See the videos on the page I linked to previously for stand tests at different voltages, using a gearing that reduces it to roughly 1/3 of the motor speed, at the chainring I'm testing with the 2x2 (in the second video). 

Quoted from the post:
"The serpentine-style belt from the treadmill that I'm using for the first motor reduction stage is about 3.3:1, taking the ~2100RPM @36V and reducing it to ~636RPM. If I could get a 7:1 reduction to take that to ~90RPM, it'd be ideal. With 24V, I get about 1400RPM, reduced to 424RPM, which would only need about 4.7:1 reduction to get to 90RPM."

I did later figure out how to do this, and had it setup on the bike, but I had no batteries I could actually carry on the bike to test it on the road with, only stationary next to the car batteries. 
http://electricle.blogspot.com/2009/01/motor-demo-video-shaft-failure.html
contains video of the test. 
And this one
http://electricle.blogspot.com/2009/02/first-ride-success-learned-from.html
has video of a test with what was just about the last of the new drivetrains before I changed motors.

When I got batteries I could test it with, I also got a "better" motor, with it's own gearbox (from a powerchair), so I didn't actually test it on the road with the treadmill motor, though I should have before I took that apart to put the powerchair motor on. So I don't know for certain that it would have worked--I *think* it would, though. 

So the treadmill motor idea will have to wait for testing till I have the trike frame done.

(EDIT: I forgot, but rereading my original blog post, I did actually test it in the yard with a tiny battery, and it seemed to be working (barely) with that, at 12V7Ah, so it *should* have worked with 24 or 36V, if I'd ever tested it that way).
________
Buy Bubblers


----------



## vanmankline (Sep 22, 2009)

I had come up with the idea to make an ev (cart/mini-car) out of an old treadmill, however I was hoping to use a 12v to 120v inverter (800W continuous/1600W peak). This would allow me to use the stock controller. I'm sure this is not the most efficient way, but would be the cheapest for me. Now to really hijack the thread...

Do you think installing a 500w 120v to 240v (US to European) converter between the controller and the motor will allow me to get twice the speed out of the motor? I think it would work like running a 12v motor at 24v. Am I wrong? I'm ok with a shorter life if I can get a higher speed. Will I need to step the voltage back down on the ground side of the motor? Any input would be appreciated.

Thanks!

-Mike


----------



## Amberwolf (May 29, 2009)

vanmankline said:


> I had come up with the idea to make an ev (cart/mini-car) out of an old treadmill, however I was hoping to use a 12v to 120v inverter (800W continuous/1600W peak). This would allow me to use the stock controller. I'm sure this is not the most efficient way, but would be the cheapest for me. Now to really hijack the thread...


Well, I guess you could try it, but you're going to have to carry probably twice the batteries you would have otherwise to get the same range, because of the efficiency losses in that inverter. 

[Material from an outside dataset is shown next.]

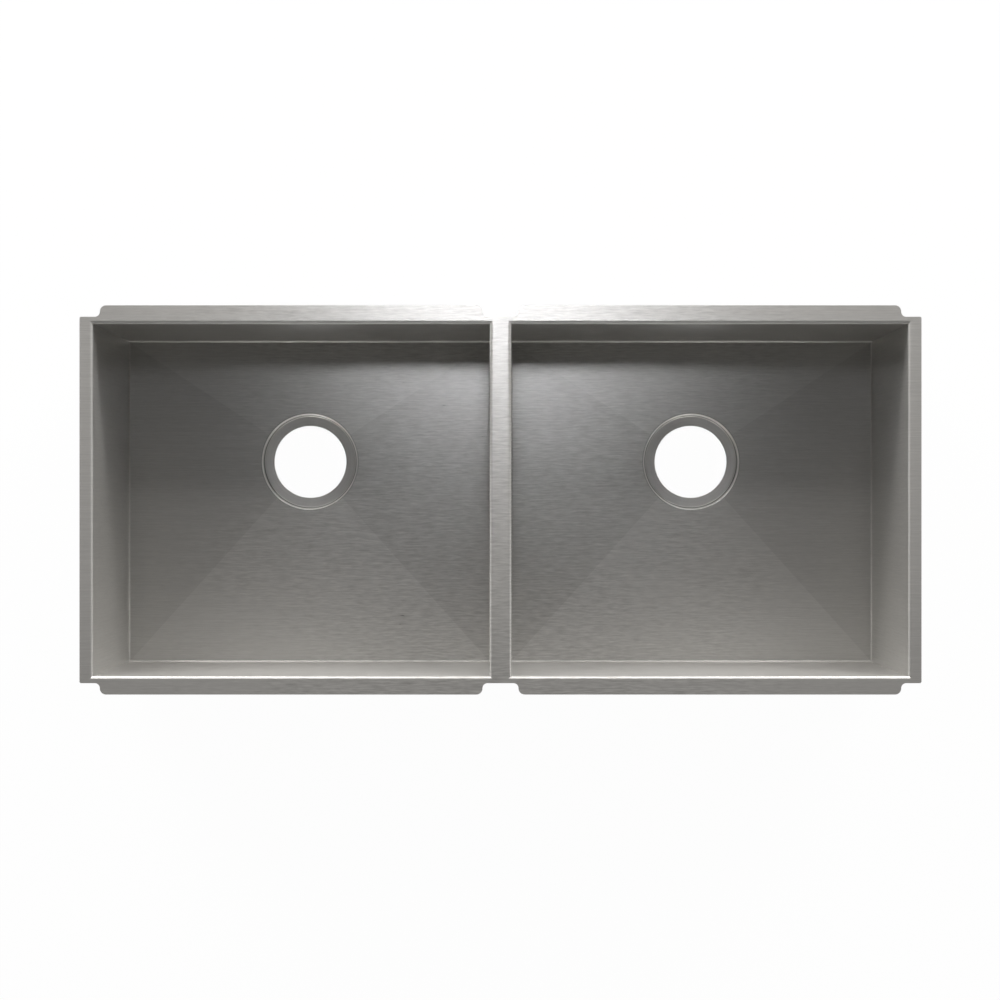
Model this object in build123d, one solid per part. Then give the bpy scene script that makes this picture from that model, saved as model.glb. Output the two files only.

How much does that inverter cost? Because you could buy a controller (used at least) for a reasonable price, depending on the vehicle weight and speed required from it. 

Also remember the treadmill controller probably isn't meant to do heavy duty work, so it probably isn't going to survive the abuse of both the (likely or nearly) square-wave inverter output, and the heavy load of moving a vehicle.



> Do you think installing a 500w 120v to 240v (US to European) converter between the controller and the motor will allow me to get twice the speed out of the motor? I think it would work like running a 12v motor at 24v. Am I wrong? I'm ok with a shorter life if I can get a higher speed. Will I need to step the voltage back down on the ground side of the motor? Any input would be appreciated.


I not sure you can use anything like that for the motor output to do that, but you'd have to try it to find out. Just remember you might risk destroying something.

It is definitely possible to power a higher voltage motor from a lower voltage battery, using an boost type controller, but you'll need a much larger Ah capacity battery to do it, and heavier cabling from that battery to the inverter/controller since the current draw from the battery will be much higher than it would be if you had a higher voltage "direct" setup without the voltage-boost-conversion.

You're basically talking about multiplying the battery voltage at least 10 times, which will reduce the current draw at the motor end of things for the same power output, but at the battery end of things the current draw will *increase* at least 10 times (more actually, because of power losses in conversion) from what it would be if you used 10 12V batteries to start out at the "right" voltage.

Because of the Peukert effect, then if you are using lead-acid batteries, that 10x current draw will mean you'll probably get much much less power output from the battery in total than you would if you used 10 of the same battery (or smaller) in series for the higher voltage. 

Does that make sense?
________
Wiki Vaporizer


----------



## todayican (Jul 31, 2008)

Wondering out loud how one of these would do with the amps pushed up some.

say 200 for 30 sec and 100 continuous.

Anyone tried?


----------



## Amberwolf (May 29, 2009)

I don't know. Mine is very quiet without the fan, but it would also burn up with no cooling, as it's an open-cage design intended to be air-cooled. I haven't seen one that isn't made that way, but I have only seen a few in person and a few more on the web. 

With the fan (an alternator fan friction-mounted behind the pulley), it is VERY loud at high RPMs, above 36V it starts to sound a bit like your average box fan on medium. Just guessing but at it's rated 120VDC at 7000RPM it'd probably sound like a couple of box fans on high. 

But with a quieter fan or ducted forced air from a shrouded noise-insulated fan, it could be kept cool without all that noise. I only did it with the alternator fan because it was very very easy to do, and I already had the fan right there, fitting perfectly on the shaft, etc etc. 

Problem with running one of these motors at what would amount to TEN TIMES it's rated current (for mine, anyway) is that it doesn't have the mass to soak up that heat and dissipate it--you'd *have* to do some very thorough and fast heat removal or probably destroy the motor.
________


----------



## gabtrac (Jun 23, 2015)

Hey Amberwolf, I just found a couple of treadmill motors -about the same as the one you speak of.
What kind of controller would I need and where would I get one?
I'm thinking about making a little cart to scoot about the farm.
Thanks,
a


----------



## Johnny J (Nov 27, 2008)

DC PM-controller up to 136V, quite expensive..
http://kellycontroller.com/kdz1240024v-120v400aseriespm-p-1026.html


----------



## ken will (Dec 19, 2009)

If you are talking about 48 to 60 volts something like these will work.

http://electricscooterparts.com/speedcontrollers60volt.html


----------



## dcb (Dec 5, 2009)

pretty much every treadmill motor I've seen was designed for 90+vdc, but they are only in the <3hp range, and they are PM motors which are weak on startup torque









whereas a series wound acts more like a CVT, trading torque for speed as the rpm (and speed) come up.


----------